La Coupe du Monde aura démontré que malgré les efforts d’Israël et de ses nouveaux partenaires arabes, l’État hébreu semble loin d’être « normalisé » au sein de la communauté internationale, et particulièrement parmi les populations arabes elles-mêmes. Israël suscite toujours du rejet, de la colère, du mépris, de l’indignation, et c’est le dénominateur commun des supporters issus de la région, du Maroc au Qatar. Pourquoi ? Parce qu’Israël constitue, du point de vue des Arabes, la principale injustice commise à leur encontre depuis la fin de la Seconde Guerre mondiale. Là où il y a, des points de vue européen et américain, création d’un État pour les Juifs en 1948, du point de vue arabe, il y a 700 000 civils expulsés de leurs villages, plus de la moitié de la terre de Palestine spoliée, plusieurs millions de réfugiés, la confiscation de Jérusalem et la dépossession de leur destin à travers une série d’humiliations à chaque victoire d’Israël. Deuxièmement, par son caractère à la fois violent et exogène, la création de l’État d’Israël a toujours été associée à la politique américaine impérialiste dans la région et a de ce fait été une forte source de rejet populaire, parfois silencée – ou manipuler dans une forme de populisme vain – par des dirigeants arabes autoritaires et largement défiés. Dans les stades de foot, traditionnels espaces d’expression dans la région, ce soutien à la Palestine peut s’exprimer sans filtre.

Le décalage entre peuples arabes et leurs dirigeants

Au-delà d’Israël, les réactions des supporters, en contradiction avec l’esprit des accords de normalisation signés par leurs dirigeants, constituent également un symptôme du profond décalage entre ces derniers. Loin d’être vu comme étant un pas vers la paix, les accords de normalisation sont plutôt perçus comme une trahison supplémentaire affligée par des gouvernements autoritaires, surtout au Maroc où les mobilisations ont suivi dès le lendemain de l’officialisation des accords de normalisation. Ainsi, bien qu’Israël n’ait jamais été perçue comme une démocratie par les Arabes (comment le pourraient-ils, alors qu’Israël n’est synonyme que de dépossession, d’apartheid et d’oppression dans leur expérience ?), il semblerait que l’alliance de l’État hébreu avec des dirigeants autocrates vienne encore renforcer la défiance envers ce dernier.

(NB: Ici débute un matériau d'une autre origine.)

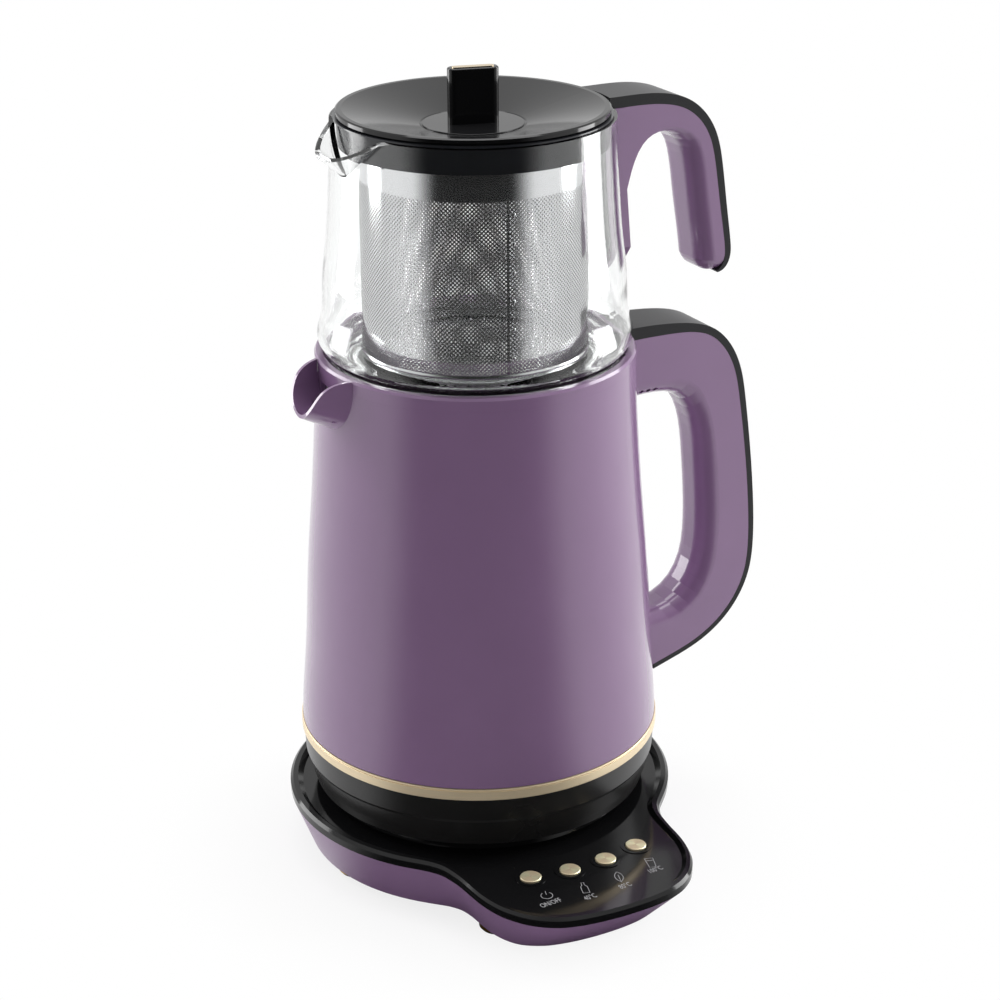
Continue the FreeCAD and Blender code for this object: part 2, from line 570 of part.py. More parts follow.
# Three vents in the near side of the opening's upper edge, square to its rounding
vent_radius = 1.2
vent_pitch = 3.7
vent_turn = math.radians(55.0)
vent_axis = V(0, math.sin(vent_turn), math.cos(vent_turn))
for i in range(3):
    start = V(80.0 + vent_pitch * i, kettle_grip_round - handle_half, grip_line[1][1] + kettle_grip_round)
    start = start - vent_axis * (kettle_grip_round + 3)
    kettle_handle = kettle_handle.cut(Part.makeCylinder(vent_radius, 8.0, start, vent_axis))
save("kettle_handle_body", kettle_handle.removeSplitter())
outer_line = shift(joint_line, KETTLE_COVER)
handle_cover = plate([curve(joint_line), line(joint_line[-1], outer_line[-1]), curve(outer_line[::-1]),
                      line(outer_line[0], joint_line[0])], handle_half)
handle_cover = handle_cover.cut(kettle_tool)
handle_cover = handle_cover.cut(block(60.0, -20.0, shell_bottom_z - 25, 88.75, 20.0, shell_bottom_z + 15.2))
save("kettle_handle_cover", handle_cover)

# Teapot: glass jug whose rim dips into a pouring lip
jug_profile = placed(JUG_DRAWN, DRAWN_JUG, jug_height, jug_bottom_z)
jug_rim_r = jug_profile[-1][0]
lip_x = -58.0
lip_z = jug_top_z - 21
lip_slope = 1.14
lip_rise = jug_wall * math.hypot(1, lip_slope) / lip_slope
lip_outer = Part.makeCone(2.0, 2.0 + 22 * lip_slope, 22.0, V(lip_x, 0, lip_z))
lip_inner = Part.makeCone(0.4, 0.4 + 24 * lip_slope, 24.0, V(lip_x, 0, lip_z + lip_rise - 1.6 / lip_slope))
lip_outer = lip_outer.cut(block(-56.0, -40.0, lip_z - 5, 40.0, 40.0, jug_top_z + 5))
jug_inside = [(r - jug_wall, z + (jug_wall if i < 3 else 0)) for i, (r, z) in enumerate(jug_profile)]
hollow = smooth_revolve(jug_inside, 0.0).fuse(cylinder(0, 0, jug_top_z - 5, jug_top_z + 5, jug_rim_r - jug_wall))
dip = plate(chain([(-54.0, jug_top_z + 0.01), (-90.0, jug_top_z - 22), (-90.0, jug_top_z + 10),
                   (-54.0, jug_top_z + 10), (-54.0, jug_top_z + 0.01)]), 60.0)
jug = smooth_revolve(jug_profile, 0.0).fuse(lip_outer).common(cylinder(0, 0, 0, jug_top_z, 100.0))
jug = jug.cut(hollow).cut(lip_inner).cut(dip)
save("glass_jug", jug.removeSplitter())

# Teapot: bonding pad, handle body and handle cover
glass_side = jug_profile + [(jug_rim_r - 0.7, jug_top_z + 17)]
glass_tool = smooth_revolve(glass_side, -seat_gap)
handle_tool = smooth_revolve(glass_side, -bond_thickness - 0.08)
pad_top_z = jug_top_z - 2.6
pad_low_z = jug_bottom_z + 27.6


def shield(half, top, low, corner, reach):
    # Shield outline seen from the handle side, made solid along X
    points = [(-half, top), (half, top), (half, low + 2 * corner), (half - 5, low + corner), (0, low),
              (5 - half, low + corner), (-half, low + 2 * corner), (-half, top)]
    wire = Part.makePolygon([V(50.0, y, z) for y, z in points])
    return Part.Face(wire).extrude(V(reach, 0, 0))


pad_layer = smooth_revolve(jug_profile, -bond_thickness).cut(glass_tool)
save("teapot_bond_pad", pad_layer.common(shield(11.0, jug_top_z - 7, pad_low_z + 6, 6.0, 30.0)))
hook_line = placed(JUG_JOINT_DRAWN, DRAWN_JUG, jug_height, jug_bottom_z)
hook_grip = placed(JUG_GRIP_DRAWN, DRAWN_JUG, jug_height, jug_bottom_z)
hook_edge = shift(hook_line, [-0.08] * len(hook_line))
hook_inside = plate([curve(hook_edge)] + chain([hook_edge[-1], (112.0, hook_edge[-1][1] - 8),
                                                (40.0, hook_edge[-1][1] - 8), (40.0, hook_edge[0][1]),
                                                hook_edge[0]]), 2 * handle_half)
hook_outer = shift(hook_line, [1.2] * len(hook_line))[:-2]
hook = grip(hook_grip, hook_outer, handle_half, jug_grip_round, 29, HOOK_END).common(hook_inside)
pad_block = plate(chain([(55.0, pad_top_z), (68.0, pad_top_z), (69.0, jug_bottom_z + 73.6),
                         (71.8, jug_bottom_z + 41.6), (71.6, pad_low_z), (55.0, pad_low_z), (55.0, pad_top_z)]),
                  handle_half + 0.7)
pad_block = pad_block.common(shield(handle_half + 0.5, jug_top_z - 2, pad_low_z + 2.5, 6.5, 40.0))
teapot_handle = hook.cut(handle_tool).fuse(pad_block.cut(handle_tool))
save("teapot_handle_body", teapot_handle.removeSplitter())
hook_cover_line = shift(hook_line, JUG_COVER)
teapot_cover = plate([curve(hook_line), line(hook_line[-1], hook_cover_line[-1]), curve(hook_cover_line[::-1]),
                      line(hook_cover_line[0], hook_line[0])], handle_half)
save("teapot_handle_cover", teapot_cover.cut(glass_tool))

# Basket: collar, perforated tube and floor
collar_r = jug_rim_r - jug_wall - 0.6
collar_seat_z = basket_collar_z + 2
basket_collar = revolve([(basket_radius + 0.5, basket_collar_z), (collar_r - 0.2, basket_collar_z),
                         (collar_r, collar_rest_z), (collar_r + 1.5, collar_rest_z),
                         (collar_r + 1.5, collar_rest_z + 0.7), (collar_r - 2.4, collar_rest_z + 0.7),
                         (collar_r - 2.4, collar_seat_z), (basket_radius + 0.5, collar_seat_z)])
save("basket_collar", basket_collar)
tube_inner = basket_radius - basket_wall
tube_top_z = collar_seat_z + 0.6
tube = ring(0, 0, basket_bottom_z, tube_top_z, tube_inner, basket_radius)
tube = tube.fuse(ring(0, 0, collar_seat_z + joint_gap, tube_top_z, tube_inner, basket_radius + 3.5))
save("basket_tube", tube.removeSplitter())
floor_edge = tube_inner - 0.1
bead = [(floor_edge - 8.9, 0.0), (floor_edge - 7.9, 1.0), (floor_edge - 5.9, 1.0), (floor_edge - 4.9, 0.0)]
floor_low = [(0.0, 0.0)] + bead + [(floor_edge, 0.0)]
floor_high = [(floor_edge, basket_wall), (floor_edge - 4.7, basket_wall), (floor_edge - 5.7, 1 + basket_wall),
              (floor_edge - 8.1, 1 + basket_wall), (floor_edge - 9.1, basket_wall), (0.0, basket_wall)]
save("basket_floor", revolve([(r, basket_bottom_z + z) for r, z in floor_low + floor_high]))

# Lid: shell, disc, knob, inlay and seal
cup_r = collar_r - 4.8
dish_z = lid_z - 5.1
lid_shell = revolve([(0, lid_z - 7.3), (disc_radius, lid_z - 7.3), (cup_r, lid_z - 1.7), (cup_r, lid_z),
                     (lid_radius - 0.5, lid_z), (lid_radius, lid_z + 0.5), (lid_radius, lid_z + 2.1),
                     (lid_radius - 0.7, lid_z + 2.6), (lid_radius - 2.7, lid_z + 2.6),
                     (disc_radius + 1.1, dish_z + 0.4), (disc_radius + 0.5, dish_z), (0, dish_z)])
save("lid_shell", lid_shell)
disc_top_z = dish_z + 0.55
save("lid_disc", rounded(cylinder(0, 0, dish_z + joint_gap, disc_top_z, disc_radius), 0.25,
                         lambda c: c.z > disc_top_z - 0.1))
knob_z = disc_top_z + joint_gap
knob_top_z = knob_z + knob_height
knob = block(-knob_length / 2, -knob_width / 2, knob_z, knob_length / 2, knob_width / 2, knob_top_z)
knob = rounded(knob, 0.42 * knob_width, lambda c: abs(c.z - (knob_z + knob_top_z) / 2) < 0.1)
knob = rounded(knob, 0.8, lambda c: c.z > knob_top_z - 0.1)
inlay_z = knob_top_z + joint_gap
inlay = block(2 - knob_length / 2, 1.7 - knob_width / 2, inlay_z, knob_length / 2 - 2, knob_width / 2 - 1.7,
              inlay_z + 0.3)
inlay = rounded(inlay, 1.5, lambda c: abs(c.z - inlay_z - 0.15) < 0.01)
knob.rotate(V(0, 0, 0), V(0, 0, 1), knob_turn_deg)
inlay.rotate(V(0, 0, 0), V(0, 0, 1), knob_turn_deg)
save("lid_knob", knob)
save("knob_inlay", inlay)
save("lid_seal", ring(0, 0, lid_z - 6.3, lid_z - 0.1, cup_r + 0.1, cup_r + 2))
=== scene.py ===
import bpy
import bmesh
import json
import math
from functools import partial
from mathutils import Matrix, Vector


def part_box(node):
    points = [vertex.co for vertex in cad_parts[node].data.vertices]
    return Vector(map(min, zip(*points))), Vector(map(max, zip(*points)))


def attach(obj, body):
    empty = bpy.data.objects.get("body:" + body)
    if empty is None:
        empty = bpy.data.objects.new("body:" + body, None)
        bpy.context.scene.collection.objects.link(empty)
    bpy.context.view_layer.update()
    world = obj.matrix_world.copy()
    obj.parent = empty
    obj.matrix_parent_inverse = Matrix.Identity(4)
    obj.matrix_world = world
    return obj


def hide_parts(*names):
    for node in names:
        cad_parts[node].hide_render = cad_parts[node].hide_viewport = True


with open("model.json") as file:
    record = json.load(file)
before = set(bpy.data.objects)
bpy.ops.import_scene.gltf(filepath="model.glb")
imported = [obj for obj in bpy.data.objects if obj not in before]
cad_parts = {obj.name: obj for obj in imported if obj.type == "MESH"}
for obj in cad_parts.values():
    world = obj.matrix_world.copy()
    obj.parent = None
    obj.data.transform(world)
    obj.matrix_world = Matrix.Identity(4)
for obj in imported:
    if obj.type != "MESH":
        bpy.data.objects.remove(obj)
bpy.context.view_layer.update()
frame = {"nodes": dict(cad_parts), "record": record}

bl_info = {
    "name": "Tea Maker",
    "version": (1, 0, 0),
    "blender": (4, 5, 0),
    "location": "View3D > Sidebar > Tea Maker",
    "description": "Finishes and fine pieces of a tea maker with a kettle, a glass teapot and a power base",
    "category": "Object",
}

MM = 0.001
WHITE = (1.0, 1.0, 1.0, 1.0)


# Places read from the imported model, and sizes that go with them

def low(node):
    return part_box(node)[0]


def high(node):
    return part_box(node)[1]


BASKET_WALL = 0.5 * MM
BASKET_RADIUS = high("basket_floor")[0] + 0.6 * MM
BASKET_BOTTOM = low("basket_tube")[2]
FLANGE_TOP = high("basket_tube")[2]
FLANGE_RADIUS = high("basket_tube")[0]
HOLES_TOP = FLANGE_TOP - 16.0 * MM
HOLES_BOTTOM = BASKET_BOTTOM + 3.6 * MM
HOLE_CORNERS = 8
BASKET_PARTS = 4
MERGE_REACH = 0.02 * MM
RING_STEPS = 128

# The rolled bead of the basket's foot: plain edge below it, height of its middle, half height and swell
BEAD_FOOT = 0.6 * MM
BEAD_MIDDLE = 2.0 * MM
BEAD_HALF = 1.1 * MM
BEAD_SWELL = 0.55 * MM
BEAD_STEPS = 8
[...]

Le rejet d’Israël en tant que puissance occidentale

Dans la région, l’État d’Israël est considéré comme une puissance coloniale à l’origine de la Nakba, de la Naksa[1], et d’une dépossession concrète et symbolique.  Si les Israéliens veulent aller plus loin que le niais et simpliste « les Arabes ne nous aiment pas, donc ils sont antisémites », s’ils décident de s’intéresser aux crimes, aux violations de droits, aux traumatismes associés à leur État, peut-être comprendront-ils davantage les réactions épidermiques des supporters arabes et leur soutien inconditionnel à la Palestine. Mais il faudrait alors renoncer à un mythe central du sionisme d’aujourd’hui et d’hier, lequel consiste à alimenter l’idée d’Israël comme étant un petit îlot de liberté au milieu d’une région menaçante, haineuse, et ce afin de justifier toutes les violences.

L’alliance d’Israel avec des dirigeants autocrates

Par ailleurs l’association d’Israël avec les dirigeants arabes autocrates ne peut être qu’une mauvaise nouvelle pour l’avenir démocratique de la région. Désormais, l’accès à plus de démocratie au Moyen-Orient signifie aussi une potentielle révision de ces accords de normalisation, ce qu’Israël, puissance régionale, fera tout pour saboter.  Car des pays arabes plus démocratiques seraient aussi des pays où les citoyens veilleront à ce que la realpolitik et les intérêts stratégiques ne justifient plus l’abandon de la Palestine. 

En attendant, la Coupe du monde aura démontré, parmi d’autres choses, que la boussole arabe se dirige toujours vers Jérusalem. Selon les chiffres Nations Unies et de l’Agence Media Palestine, 212 Palestiniens ont été tués par l’armée israélienne en 2022, ce qui en fait l’année la plus meurtrière en Cisjordanie et Jérusalem-Est depuis 2006. Les Palestiniens ne pourront qu’être soulagés de ce regain de visibilité ; et savourer une unité arabe dans laquelle ils sont impliqués, notamment à travers des équipes nationales qui ne cachent pas leurs affinités avec la lutte du peuple palestinien.

[1]  Naksa, littéralement « l’échec, le revers » en arabe, est un jour de commémoration du Peuple palestinien. Ce jour marque l’exode de 300 000 Palestiniens qui accompagna la victoire israélienne lors de la guerre des Six Jours en 1967.